To develop skills for sustained compassionate service around social and ecological transformation, Halifax teaches a practical intervention with the acronym GRACE to help practitioners remember the sequence.

  1. G stands for gathering attention. Here we use the tools of mindfulness to ground in the present moment. The quality of our attention is essential. Our attention should be panoramic, inclusive, unperturbed, non-judgmental, and reflective like a mirror. 
  2. R reminds us to recall intentions. We set your focus on the area of concern and create clarity around our purpose. Our intentions should ride on a felt sense of connection and concern for the wellbeing of others. 
  3. A signals us to attune to our own embodied experience. The body is a repository of so much information that we often disavow. Take a moment to connect with the sensations of the breath and the physical body, the affective stream of feelings emanating from the heart, and the mind’s thoughts that come in the form of aversions, attractions, and biases. 
  4. C asks us to consider what will best serve. Determine the most appropriate response based on unselfish intentions. We can touch into our vulnerability with an attitude of humility to take perspective and see a variety of causes and conditions. From there, we sense into what might best serve. 
  5. E suggests we engage in ethical action. We do our very best to engage, serve, and act for the greater good, while letting go of selfish concerns and any attachment to outcomes.

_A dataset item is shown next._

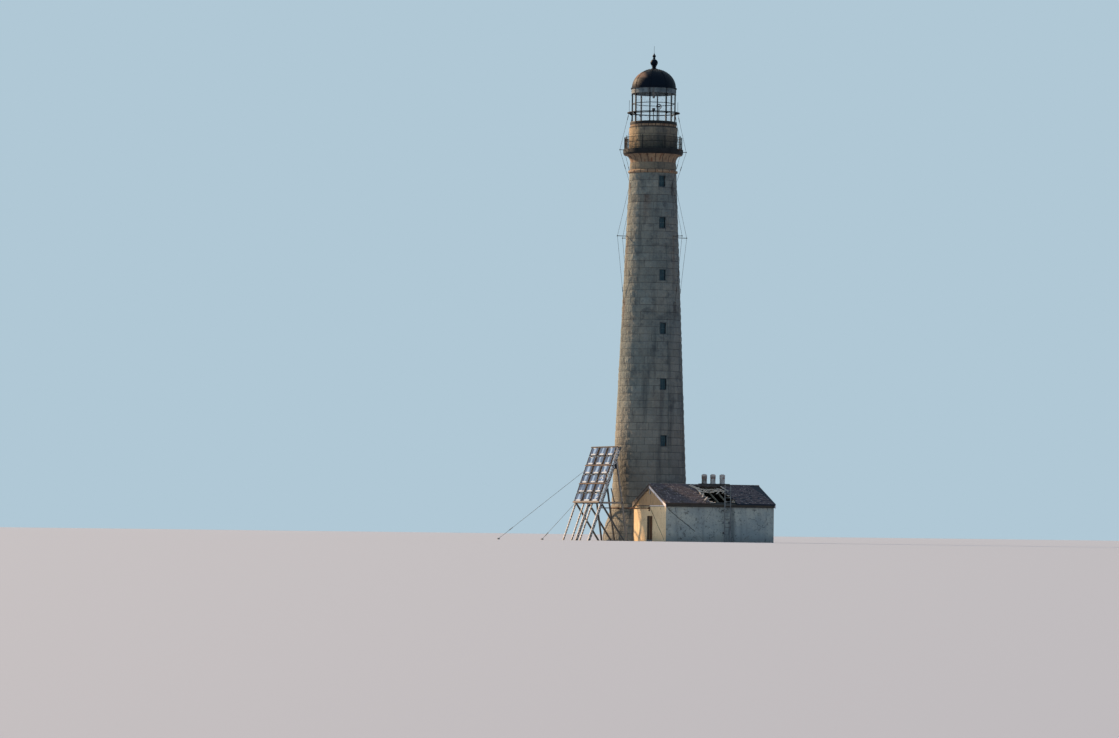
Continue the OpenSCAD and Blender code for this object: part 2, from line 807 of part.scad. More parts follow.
module roof_front_left() color(shingle) front_slope()
  polygon(concat([[house_x - gable_out, 0], [hole_x, 0], [hole_x, -ridge_strip]],
    [for (s = left_tear_shares) [hole_x + tear * s[0], -roof_len * s[1]]],
    [[house_x - gable_out, -roof_len]]));

module roof_front_right() color(shingle) front_slope()
  polygon(concat([[house_x1 + gable_out, 0], [hole_x1, 0], [hole_x1, -ridge_strip]],
    [for (s = right_tear_shares) [hole_x1 + tear * s[0], -roof_len * s[1]]],
    [[house_x1 + gable_out, -roof_len]]));

module roof_ridge_strip() color(shingle) front_slope()
  polygon(concat([[hole_x, 0], [hole_x1, 0]],
    [for (s = strip_tear_shares) [hole_x + hole_w * s[0], -ridge_strip + tear * s[1]]]));

module roof_back() color(shingle) difference() {
  along_x(house_x - gable_out, house_x1 + gable_out) polygon([
    [ridge_y, roof_top(ridge_y)], [ridge_y, roof_under(ridge_y)],
    [house_y + eave_out, roof_under(house_y + eave_out)], [house_y + eave_out, eave_z]]);
  tower_outline(fit);
}

module rafter(y0, y1) polygon([[y0, roof_under(y0) - fit], [y1, roof_under(y1) - fit],
  [y1, roof_under(y1) - fit - rafter_d], [y0, roof_under(y0) - fit - rafter_d]]);

module roof_timbers() color(weathered) {
  beam_y0 = ridge_y - ridge_beam_w / 2;
  beam_top = roof_under(beam_y0) - fit;
  wall_block(in_x, in_x1, beam_y0, beam_y0 + ridge_beam_w, beam_top - ridge_beam_d, beam_top);
  for (k = [1:rafter_count]) along_x(in_x + rafter_pitch * k, in_x + rafter_pitch * k + rafter_w) {
    rafter(in_front_y + fit, beam_y0 - fit);
    rafter(beam_y0 + ridge_beam_w + fit, in_back_y - fit);
  }
}

// Boxed eaves under the overhang of both slopes
module eave_boxes() color(weathered) {
  for (side = [-1, 1]) {
    face = side < 0 ? front_y - fit : house_y + fit;
    edge = face + side * eave_box_w;
    difference() {
      along_x(house_x, house_x1) polygon([[face, eave_box_z], [edge, eave_box_z],
        [edge, roof_under(edge) - fit], [face, roof_under(face) - fit]]);
      tower_outline(fit);
    }
  }
}

// Rake boards under the gable overhangs, and the trim over the masonry
module bargeboards() color(white_paint)
  for (side = [0, 1]) {
    x = side == 0 ? house_x - gable_out : house_x1 + gable_out - barge_t;
    trim_x = side == 0 ? house_x - gable_trim_t : house_x1;
    for (slope = [-1, 1]) along_x(x, x + barge_t) {
      eave = slope < 0 ? front_y - eave_out : house_y + eave_out;
      peak = ridge_y + slope * fit;
      polygon([[eave, roof_under(eave) - fit], [peak, roof_under(ridge_y) - fit],
        [peak, roof_under(ridge_y) - barge_h], [eave, roof_under(eave) - barge_h]]);
    }
    wall_block(trim_x, trim_x + gable_trim_t, front_y, house_y, wall_h, wall_h + gable_trim_h);
  }

module vent_curb() color(weathered) along_x(curb_x, curb_x + curb_l) polygon([
  [ridge_y - curb_half, ridge_z + curb_rise], [ridge_y + curb_half, ridge_z + curb_rise],
  [ridge_y + curb_half, roof_top(ridge_y + curb_half) + fit], [ridge_y, ridge_z + fit],
  [ridge_y - curb_half, roof_top(ridge_y - curb_half) + fit]]);

module vent_stacks() color(galvanised)
  for (place = stack_places) translate([curb_x + place, ridge_y, ridge_z + curb_rise]) union() {
    height = stack_rise - curb_rise - stack_cap_h;
    cylinder(h = height, r = stack_r);
    translate([0, 0, height - stack_band_h]) cylinder(h = stack_band_h, r = stack_cap_r);
    translate([0, 0, height]) cylinder(h = stack_cap_h, r1 = stack_cap_r, r2 = stack_cap_r / 2);
  }

module wall_ladder() color(galvanised) translate([ladder_x, front_y - ladder_gap, 0]) union() {
  side_x = ladder_w / 2 - ladder_rail / 2;
  for (side = [-1, 1]) {
    translate([side * side_x - ladder_rail / 2, -ladder_rail, 0]) cube([ladder_rail, ladder_rail, ladder_h]);
    for (s = ladder_tie_shares)
      translate([side * side_x - ladder_rail / 2, -ladder_rail / 2, wall_h * s])
        cube([ladder_rail, ladder_gap + ladder_rail / 2, ladder_rail / 2]);
  }
  for (z = [rung_pitch:rung_pitch:ladder_h - rung_pitch / 2])
    rod([-side_x, -ladder_rail / 2, z], [side_x, -ladder_rail / 2, z], rung_r);
}

// Door frame with its stops, and the hinge brackets with their pins
module frame_part(depth_x0, depth_x1, lip) {
  half = door_w / 2 - fit;
  inner = frame_in_w / 2 - lip;
  head_half = lip > 0 ? inner - fit : half;
  head_h = lip > 0 ? lip + fit : frame_t;
  along_x(depth_x0, depth_x1) translate([door_y, 0]) {
    for (left = [-half, inner]) translate([left, floor_t])
      square([half - inner, frame_head_z - fit - floor_t]);
    translate([-head_half, frame_head_z - lip]) square([2 * head_half, head_h]);
  }
}

module each_hinge()
  for (s = hinge_level_shares) translate([hinge_x, hinge_y, leaf_z + leaf_h * s]) children();

module door_frame() color(white_paint) union() {
  frame_part(in_x - frame_d, in_x, 0);
  frame_part(in_x - frame_d, in_x - frame_d + stop_d, stop_w);
  each_hinge() {
    down = strap_h / 2 + eye_gap + bracket_h;
    translate([0, 0, -down]) {
      cylinder(h = bracket_h, r = bracket_r);
      translate([-bracket_in, -bracket_off, 0]) cube([bracket_in + bracket_r, bracket_off, bracket_h]);
      translate([-hinge_out, -bracket_off - bracket_plate_l, 0])
        cube([hinge_out + bracket_r, bracket_plate_l, bracket_h]);
      cylinder(h = bracket_h + eye_gap + strap_h + eye_gap, r = pin_r);
    }
  }
}

module door_leaf() color(brown_wood)
  translate([in_x - leaf_t, hinge_y, leaf_z]) cube([leaf_t, leaf_w, leaf_h]);

module door_furniture() color(iron) {
  each_hinge() difference() {
    union() {
      translate([0, 0, -strap_h / 2]) cylinder(h = strap_h, r = eye_r);
      translate([-hinge_out, eye_r / 2, -strap_h / 2]) cube([hinge_out, eye_r, strap_h]);
      translate([-hinge_out, eye_r / 2, -strap_h / 2]) cube([strap_t, strap_l, strap_h]);
    }
    translate([0, 0, -strap_h]) cylinder(h = 2 * strap_h, r = pin_r + eye_gap);
  }
  handle_y = hinge_y + leaf_w - knob_edge;
  translate([in_x, handle_y, leaf_z + knob_level]) rotate([0, 90, 0]) cylinder(h = knob_out, r = knob_leaf_r);
  translate([in_x - leaf_t - knob_out, handle_y, leaf_z + knob_level]) rotate([0, 90, 0])
    cylinder(h = knob_out, r = knob_leaf_r);
}

// Cable pipe from the rack round the tower to the box over the house door
module cable_conduit() color(iron) {
  start = [conduit_arc_r * cos(conduit_start_a), conduit_arc_r * sin(conduit_start_a), conduit_z];
  turn = [conduit_arc_r * cos(conduit_end_a), conduit_arc_r * sin(conduit_end_a), conduit_z];
  box_y = door_y + junction / 2;
  union() {
    rod([conduit_rack_x, start[1], conduit_z], start, conduit_r, 24);
    translate(start) sphere(elbow_r);
    translate([0, 0, conduit_z]) rotate([0, 0, conduit_start_a])
      rotate_extrude(angle = conduit_end_a - conduit_start_a) translate([conduit_arc_r, 0]) circle(conduit_r);
    translate(turn) sphere(elbow_r);
    rod(turn, [turn[0], box_y, conduit_z], conduit_r, 24);
    translate([house_x - junction_d, door_y - junction / 2, conduit_z - junction / 2])
      cube([junction_d, junction, junction]);
  }
  translate([house_x - lamp_box_h, door_y - lamp_box_w / 2, lamp_box_z])
    cube([lamp_box_h, lamp_box_w, lamp_box_h]);
}

// Rack: the sloping plane of the front legs, with z up the legs and -x to the front
module rack_plane() translate([rack_x, 0, 0]) rotate([0, lean, 0]) children();

module above_ground() intersection() {
  children();
  translate([upper_guy_x, 0]) square([-upper_guy_x, 2 * rack_h]);
}

module front_leg_outline(depth) translate([rack_x, 0]) rotate(90 - lean) translate([-depth, -depth])
  square([leg_l + depth, depth]);

module rack_frames() color(galvanised) for (y = frame_ys) along_y(y, bar) above_ground() {
  front = [front_leg_x(platform_z) + bar / 2, platform_z];
  rear = [rear_leg_x(platform_z), platform_z];
  front_leg_outline(y == rack_back_y ? bar : main_leg_d);
  strut([rear_x, 0] + [rear_lean, -rear_h] * bar / rear_h, [rear_leg_x(rear_h), rear_h], brace_d);
  strut(front, rear, brace_d);
  strut(front, [diagonal_foot_x, -bar], brace_d);
  if (y == rack_front_y) strut(front + [snapped_back, 0],
    front + [snapped_back - snapped_lean, snapped_h], snapped_d);
}

module rack_mid_legs() color(galvanised)
  for (y = [rack_back_y - third, rack_front_y + third]) along_y(y, bar) above_ground() front_leg_outline(bar);

module rack_rails() color(weathered) rack_plane() for (k = [0:rail_count - 1])
  translate([-rail_t, rack_front_y - bar / 2 - rail_over,
      rail_first + (rail_last - rail_first) * k / (rail_count - 1) - rail_t / 2])
    cube([rail_t, rack_w + bar + 2 * rail_over, rail_t]);

column_ys = [for (k = [0:2]) rack_front_y + third * (k + 0.5)];
module rack_stringers() color(galvanised) rack_plane() for (y = column_ys, side = [-1, 1])
  translate([-rail_t - stringer, y + side * stringer_gauge / 2 - stringer / 2, rail_first - rail_t / 2])
    cube([stringer, stringer, rail_last - rail_first + rail_t]);

module solar_panels() color(pane) rack_plane() for (y = column_ys, k = [0:panel_rows - 1])
  translate([-rail_t - stringer - panel_t, y - panel_w / 2, rail_first + row_pitch * (k + 0.5) - panel_l / 2])
    cube([panel_t, panel_w, panel_l]);

// Guy wires on the outer frame, each with an eye block and an anchor on the ground
module guy(top_z, anchor_x) {
  top = [front_leg_x(top_z) + bar / 2, guy_y, top_z];
  foot = [anchor_x, guy_y, guy_anchor_h / 2];
  eye = [guy_eye, guy_eye, guy_eye];
  block = [guy_anchor, guy_anchor, guy_anchor_h];
  gap = [fit, fit, fit];
  translate(top - eye / 2) cube(eye);
  translate(foot - block / 2) cube(block);
  difference() {
    rod(top, foot, guy_r);
    translate(top - eye / 2 - gap) cube(eye + 2 * gap);
    translate(foot - block / 2 - gap) cube(block + 2 * gap);
  }
}

module rack_guys() color(galvanised) {
  guy(upper_guy_z, upper_guy_x);
  guy(platform_z, lower_guy_x);
}

tower_floor();
base_wall();
base_doorway();
shaft_front();
shaft_right();
shaft_back();
shaft_left();
window_frames();
window_glass();
gallery_corbel();
gallery_deck();
watch_room_wall();
gallery_door();
gallery_railing();
gallery_posts();
lantern_sill();
lantern_floor();
lantern_posts();
lantern_bars();
lantern_glass();
lantern_frieze();
lantern_walkway();
dome();
ventilator_ball();
vent_pipe();
beacon();
spare_lamp();
stay_outriggers();
stay_wires();
lightning_conductor();
door_wall_back();
door_wall_front();
door_wall_over();
house_front_wall();
house_end_wall();
house_back_wall_left();
house_back_wall_right();
house_floor();
gable_boards();
roof_front_left();
roof_front_right();
roof_ridge_strip();
roof_back();
roof_timbers();
eave_boxes();
bargeboards();
vent_curb();
vent_stacks();
wall_ladder();
gable_vents();
door_frame();
door_leaf();
door_furniture();
cable_conduit();
rack_frames();
rack_mid_legs();
rack_rails();
rack_stringers();
solar_panels();
rack_guys();
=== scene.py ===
import math
import random

import bmesh
import bpy
from mathutils import Matrix, Vector


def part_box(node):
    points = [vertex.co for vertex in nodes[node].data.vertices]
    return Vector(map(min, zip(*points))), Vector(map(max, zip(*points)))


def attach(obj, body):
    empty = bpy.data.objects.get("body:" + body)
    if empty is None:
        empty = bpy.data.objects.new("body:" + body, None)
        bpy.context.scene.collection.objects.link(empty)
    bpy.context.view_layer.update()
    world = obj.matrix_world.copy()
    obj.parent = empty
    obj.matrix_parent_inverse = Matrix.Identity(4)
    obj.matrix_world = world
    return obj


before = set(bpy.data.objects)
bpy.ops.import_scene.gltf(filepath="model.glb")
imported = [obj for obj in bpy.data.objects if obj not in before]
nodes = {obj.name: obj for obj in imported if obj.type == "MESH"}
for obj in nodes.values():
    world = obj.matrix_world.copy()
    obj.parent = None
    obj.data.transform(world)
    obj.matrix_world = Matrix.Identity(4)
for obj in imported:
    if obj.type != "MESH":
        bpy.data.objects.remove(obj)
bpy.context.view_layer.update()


# Tower: rock-faced granite blocks laid in courses round the flared foot and the shaft. Every
# course is a ring of blocks pillowed out from its joints, cut where a window or the passage
# goes through. The plain walls behind show only in the joints and inside.
class Flow:
    """A socket of a finish, on which sums are written as Python."""

    def __init__(self, finish, socket):
        self.finish, self.socket = finish, socket

    def _sum(self, operation, *terms):
        return self.finish.node("Math", {"operation": operation}, dict(enumerate(terms)))

    def __add__(self, other):
        return self._sum("ADD", self, other)

    def __sub__(self, other):
        return self._sum("SUBTRACT", self, other)

    def __rsub__(self, other):
        return self._sum("SUBTRACT", other, self)

    def __mul__(self, other):
        return self._sum("MULTIPLY", self, other)

    def __gt__(self, other):
        return self._sum("GREATER_THAN", self, other)

    def __lt__(self, other):
        return self._sum("LESS_THAN", self, other)

    def __abs__(self):
        return self._sum("ABSOLUTE", self)

    def __mod__(self, other):
        return self._sum("FLOORED_MODULO", self, other)

    def or_(self, other):
        return self._sum("MAXIMUM", self, other)

    __radd__, __rmul__ = __add__, __mul__


def tint(red, green, blue):
    """A colour as the eye sees it, 0 to 255, turned into the linear values that nodes use."""
    def linear(part):
        part /= 255
        return part / 12.92 if part <= 0.04045 else ((part + 0.055) / 1.055) ** 2.4
    return (linear(red), linear(green), linear(blue), 1.0)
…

Mark Coleman encourages a deeper relationship with the natural world 

Mark Coleman, a senior meditation teacher at Spirit Rock Meditation Center and author of Awake in the Wild, responds to the ecological crisis with the assumption that people work to protect what they’ve grown to love. For over a decade, he has led wilderness retreats with the aim of helping meditators foster a loving connection with the natural world. One of Coleman’s upcoming “Awake in the Wild” retreats, scheduled to take place at Mount Shasta, had to be relocated suddenly due to wildfire concerns, underscoring the urgency of this work. 

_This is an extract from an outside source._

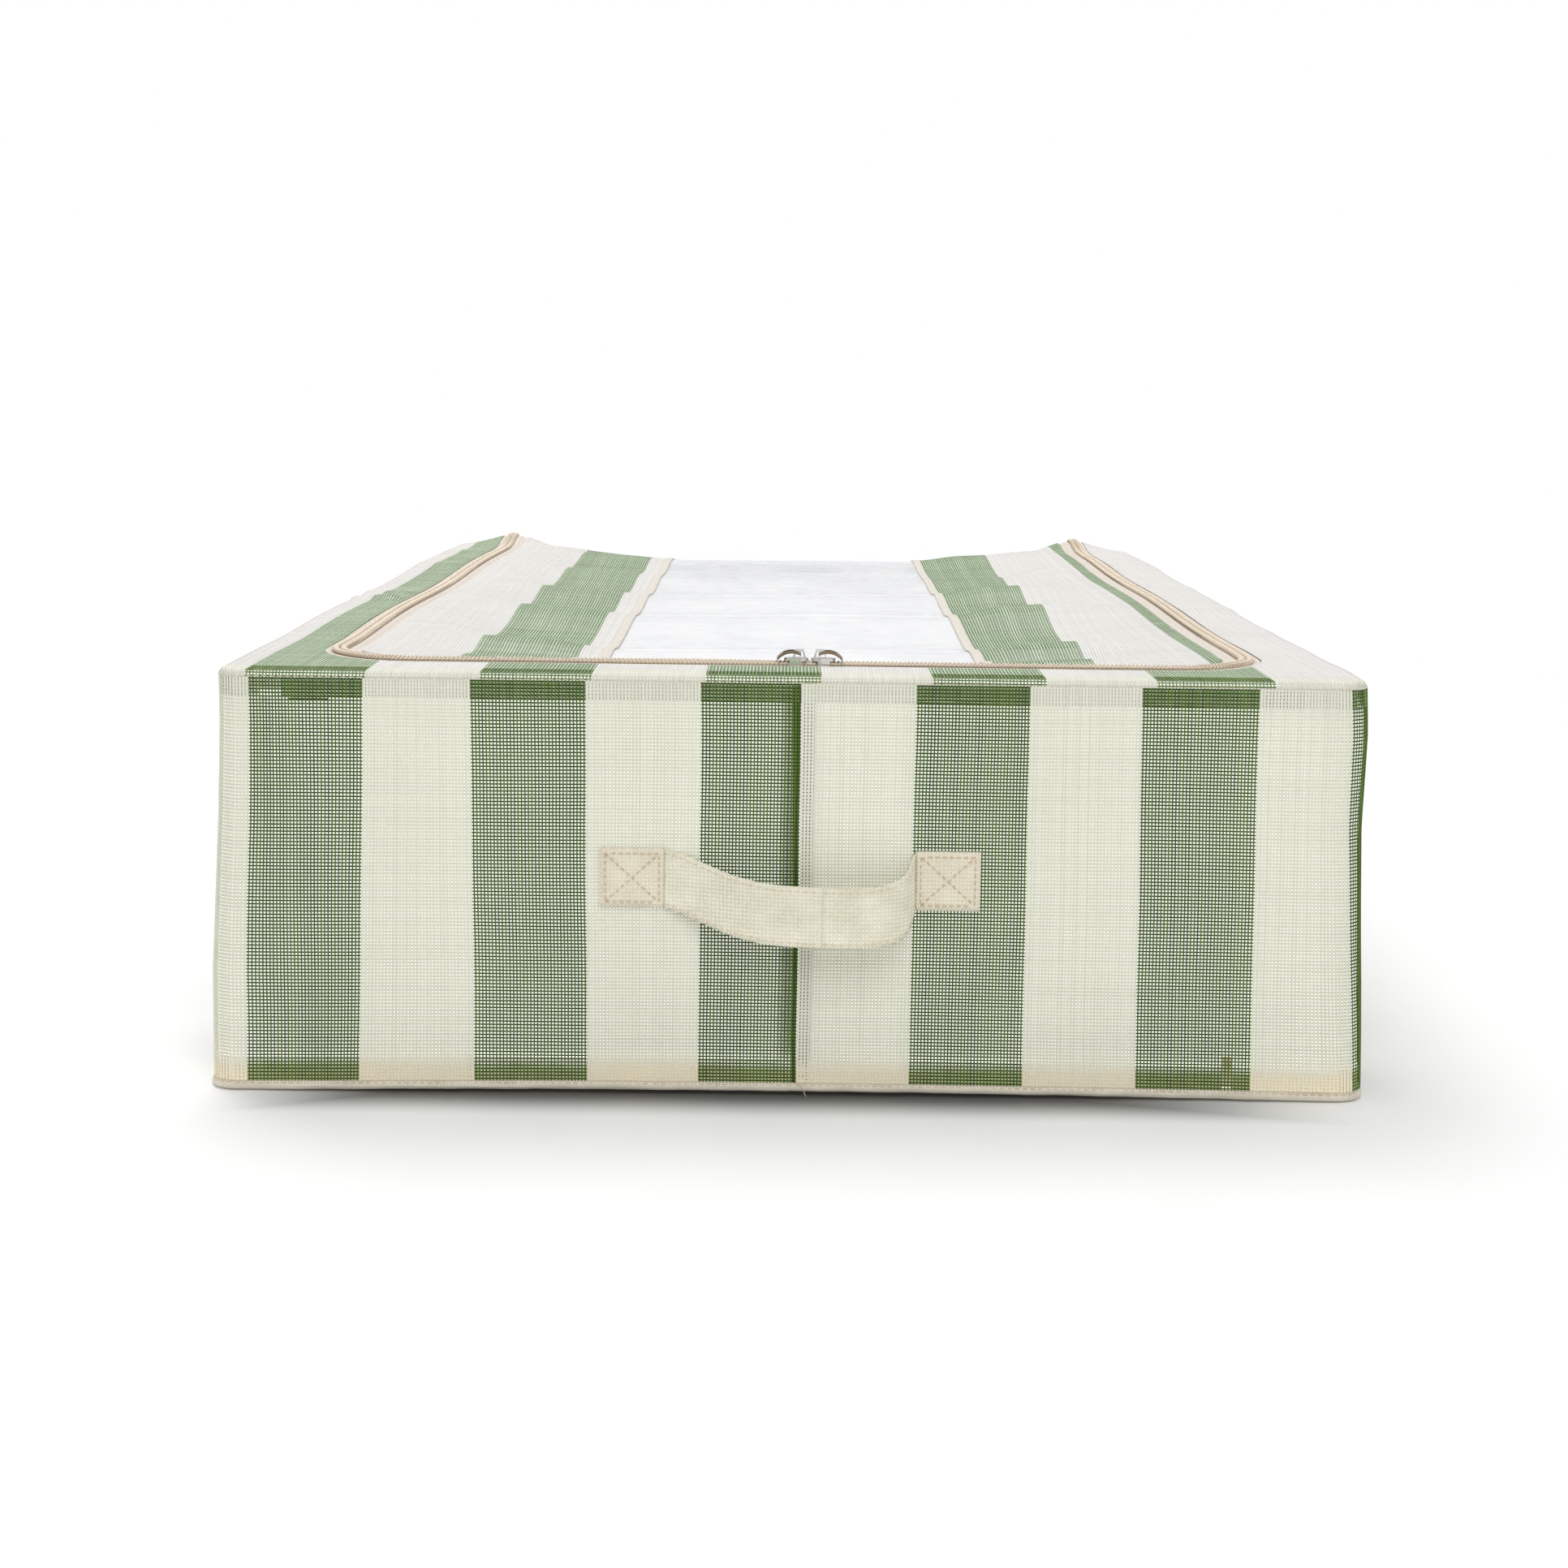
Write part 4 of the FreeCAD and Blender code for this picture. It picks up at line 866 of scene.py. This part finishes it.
chunks = []
for end in (-1, 1):
    along = np.linspace(-CLOTH_HALF_W + 6 * MM, CLOTH_HALF_W - 6 * MM, 60)
    over = end * (CLOTH_HALF_L - 7 * MM * np.linspace(0, 1, 5))
    chunks.append(strip(border, along, over, -0.9 * MM, -1.1 * MM))
for corner in (HALF_W, half_round - HALF_W, half_round + HALF_W, -HALF_W):
    places = corner + np.linspace(-24 * MM, 24 * MM, 24)
    chunks.append(strip(wall, places, np.linspace(FOOT, SEAM_Z - 8 * MM, 12), -1.5 * MM, -1.7 * MM))
add_piece("corner_backing", chunks, "board", "box", [])

for colour in ("green", "cream"):
    chunks = []
    for low, high, name in SIDES["left"] + SIDES["right"]:
        if name != colour:
            continue
        for start, stop in ((low, min(high, LABEL_SPAN[0])), (max(low, LABEL_SPAN[1]), high)):
            if stop - start > MM:
                along = np.linspace(start, stop, max(3, int((stop - start) / (4 * MM))))
                chunks.append(strip(wall, along, np.linspace(FOOT, HEM_HIGH.z, 5), -0.9 * MM, -1.2 * MM))
    add_piece("base_hem_" + colour, chunks, colour + "_hem", "box", ["base_hem"])


# ==== boards and linings
def slouched_box(node, steps=24):
    """The CAD box of a board, cut finely and let slouch with the cloth."""
    low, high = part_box(node)
    size = high - low
    thin = min(range(3), key=lambda k: size[k])
    u, v = [k for k in range(3) if k != thin]
    faces = []
    for place in (high[thin], low[thin]):
        p = np.zeros((steps, steps, 3))
        p[..., u] = np.linspace(low[u], high[u], steps)[:, None]
        p[..., v] = np.linspace(low[v], high[v], steps)[None, :]
        p[..., thin] = place
        faces.append(settle(p))
    return slab(*faces)


for place in ("front_left", "front_right", "back_left", "back_right", "left", "right"):
    node = place + "_board"
    add_piece(node + "_stiff", [slouched_box(node)], "board", "box", [node], smooth_faces=False)

heights = np.linspace(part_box("lining_left")[0].z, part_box("lining_left")[1].z, 12)
GAP = 0.5 * MM
for side, start, stop in (
    ("left", -half_round - SEAM_X + GAP, SEAM_X - GAP),
    ("right", SEAM_X + GAP, half_round - SEAM_X - GAP),
):
    sheet = strip(wall, np.linspace(start, stop, 360), heights, -4.5 * MM, -5.0 * MM)
    add_piece("lining_" + side + "_cloth", [sheet], "lining", "box", ["lining_" + side])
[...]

“In California, we can’t go outside without seeing evidence of the fires. Everywhere I go, I think it’s going to burn,” Coleman says. “This is the reality now. We have to be fluid and resourceful in order to cope and adapt.” 

He hopes that his retreats help foster a deepening love for life on Earth and usher in a sense of stewardship, care, action, and concern. He finds the principles of dharma almost effortlessly accessible when he brings retreat participants into natural settings. Examples of impermanence and interdependence are abundant and obvious once we step outside, he says. In nature, we have more access to both grief and gratitude, which helps build resilience and connection at this time of great upheaval. “It’s harder to access our grief sitting indoors,” Coleman says. “We need to be able to feel and process the emotions so we don’t become paralyzed. Nature helps provide the container to feel and work through those feelings.” 

Practicing outdoors helps us experience more prosocial feeling states such as intimacy, wonder, awe, reverence, and, ultimately, love. “We may find ourselves falling in love with a hawk, or a caterpillar, or a rock, and our hearts open,” he says. These states help us cultivate a sense of inner stability so we don’t simply drown in negative news. “The data can be paralyzingly bleak,” Coleman adds. “If we exist in a mind state of despair, we’ll miss the beauty of a blue bird’s wing or the small jasmine flower. We may forget there are still daffodils in the spring.” 

Coleman shares a few practices from his book to help us step outside and deepen our relationship with the natural world. 

  1. Lovingkindness Nature Walk. Go for a walk in the woods, a park, or along a shore. Approach that which draws your attention, perhaps a maple tree, lupin, flower, waves on the shore. Notice what attracts your interest. Let yourself be fascinated and absorbed in relationship to the subject of interest. Attune to your breath, your footfalls, your heart rate, and the temperature of your skin. Recall the classic mantra of lovingkindness. May you be safe. May you be healthy. May you be happy. (If you wish, you can also create your own mantra tailored to your specific intentions.) Send these wishes of lovingkindness to a beloved honeysuckle, bullfrog, or cherry tree. Allow everything you see to open your heart in this way. Finally, offer yourself the same blessings you offered others on the path. 
  2. Become an Engaged Participant. Find a quiet place outdoors to contemplate, perhaps a meadow, or on a log beside a stream, or a stretch of beach. Take a moment to regard the place as a casual observer. Walk around with your headphones on or let your mind make lists or plans for later. Note how that detached experience feels. Then remove your socks and shoes. Feel your feet and toes on the earth. Register the pressure and density of your body on the ground. Feel the subtle shifts in weight, the temperature of the soil, the grasses tickling your skin, your toes sinking into the sand. Now dig your hands into the earth. Note the texture and smells. Like a child, let yourself play with the soil, the sand, the grasses, the stones. Draw or make shapes on the ground with a stick. Observe how your senses come alive. Now sit with that open sense of awareness. Drop all agendas and stories in your mind. Reflect on how this sensual and intimate contact has changed your relationship with the life around you. 
  3. Attune to the Song of the Land. This is a practice to help you develop intimacy with your favorite place in nature. It’s helpful to spend time in this place each day or at least once weekly. Visit the place like you would a good friend with whom you’re having an ongoing conversation. During your visit, listen to what the land might be saying. For example, tune into the sound of birdsong in the canopy or skittering on the forest floor. Observe animal tracks or skat on the trails. Experience the place with your eyes both open and closed. Lie on the ground and gaze skyward. Note the changes in light, weather, temperature, seasons. Feel the energy of the place and trust your response to it. Take your time there, without rushing. Sit with the silences between the sounds. As you sit, notice what you bring to the relationship with this place and how that might change or deepen over time.